A diversidade e uma das características marcantes da Cidade. É o que lhe imprime contorno e ritmo únicos. Nela convivem todas as possibilidades de expressão criadas pela cultura, seja em termos concretos, como os espaços físicos construídos em formas e materiais distintos, seja em termos simbólicos, como as estéticas, religiosas, arquitetônicas e outras. A dificuldade em se estabelecer uma idéia da metrópole como totalidade, devido à sua extrema heterogeneidade, tem dado origem a diferentes sentimentos e abordagens desta oferta de alternativas. Em poucas palavras, os que analisaram a cidade dividiram-se em dois grandes grupos: o dos autores que viam no modo de vida urbano um fator de desintegração dos valores tradicionais (como a família e a religião) e o dos que viam este modo de vida não como desintegrador, mas gerando um novo padrão cultural, surgido da diversidade: o da sociedade secular, racional, cujas relações se baseariam em interesses práticos e onde os valores tradicionais seriam substituídos por outros, mais adequados a esta formação social moderna, que substituíra o teocentrismo pelo antropocentrismo.

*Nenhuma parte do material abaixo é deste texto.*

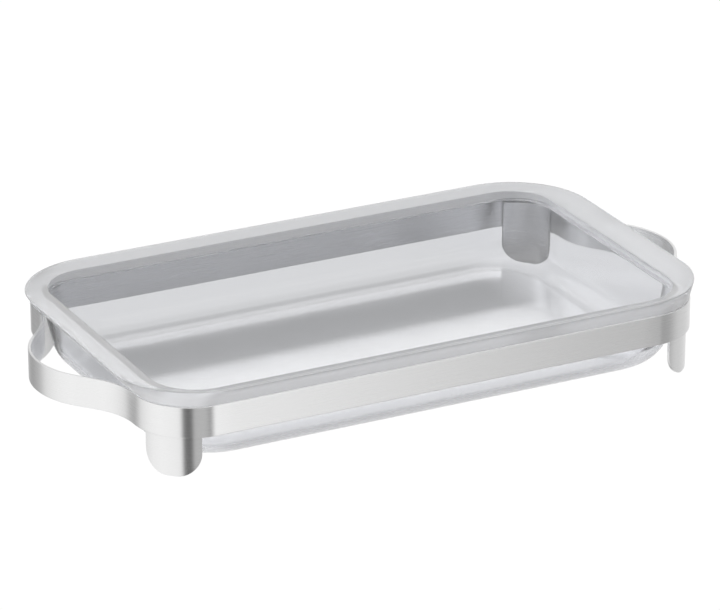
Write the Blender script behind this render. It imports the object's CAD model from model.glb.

Apesar de ainda muito aceitos atualmente (basta lermos os jornais: a vida nas cidades é sempre apontada como a causa da violência, da solidão, das neuroses, da alienação, dos comportamentos desviantes etc.), os pressupostos destes autores não resistiram a uma análise em profundidade, como mostraram pesquisas posteriores. Notou-se, também, que "toda a atmosfera [das análises da cidade] era fortemente reminiscente do mito da expulsão do homem do paraíso" e do começo da vida social e histórica. O homem não poderia voltar a uma "doce vida rural" e deveria suportar as durezas da vida urbana "no suor do seu rosto", apesar de o desejo inconsciente de retornar ao edênico mundo do campo emergir constantemente. Ruben Oliven observa que na Bíblia o surgimento da primeira cidade está diretamente ligado ao primeiro homicídio, portanto à violência, à transgressão, à infelicidade (OLIVEN, 1982: 22). A vida nas cidades ocidentais, marcadas pela cultura judaico-cristã, é vista então, simbolicamente, como o afastamento do homem de Deus e do Paraíso (sempre descrito como bucólico, campestre, imagem logo associada ao meio rural). Este "afastamento de Deus" encontra seu correspondente no pressuposto da secularização. Quase todos os autores que estudaram a cidade viram nela a tendência ao afastamento da religiosidade, especialmente quando o capitalismo e sua consequente racionalização do tempo e das relações sociais impregnassem o modo de vida de seus habitantes. Mais ainda nas cidades industriais. No Brasil, contudo, em termos empíricos, as coisas não se passaram absolutamente assim. A cidade brasileira mostrou-se profundamente religiosa, festeira e criativa em termos de alternativas de convivência com a tendência homogeneizante da cidade.

(...)

Grupos religiosos também fazem grandes festas: os umbandistas festejam no Ginásio do Ibirapuera o orixá guerreiro Ogum (São Jorge) e, em várias ruas da periferia, São Cosme e São Damião. São universais as festas católicas de São Judas Tadeu, Santa Rita de Cássia e Santo Antonio nos bairros de São Judas, Pari e Centro, respectivamente. E há muitas festas mais, de grupos ou não, que seria impossível indicar aqui, como o Carnaval, as Micaretas, o Dia da Pátria, a Páscoa, Reisados, Festa do Divino etc.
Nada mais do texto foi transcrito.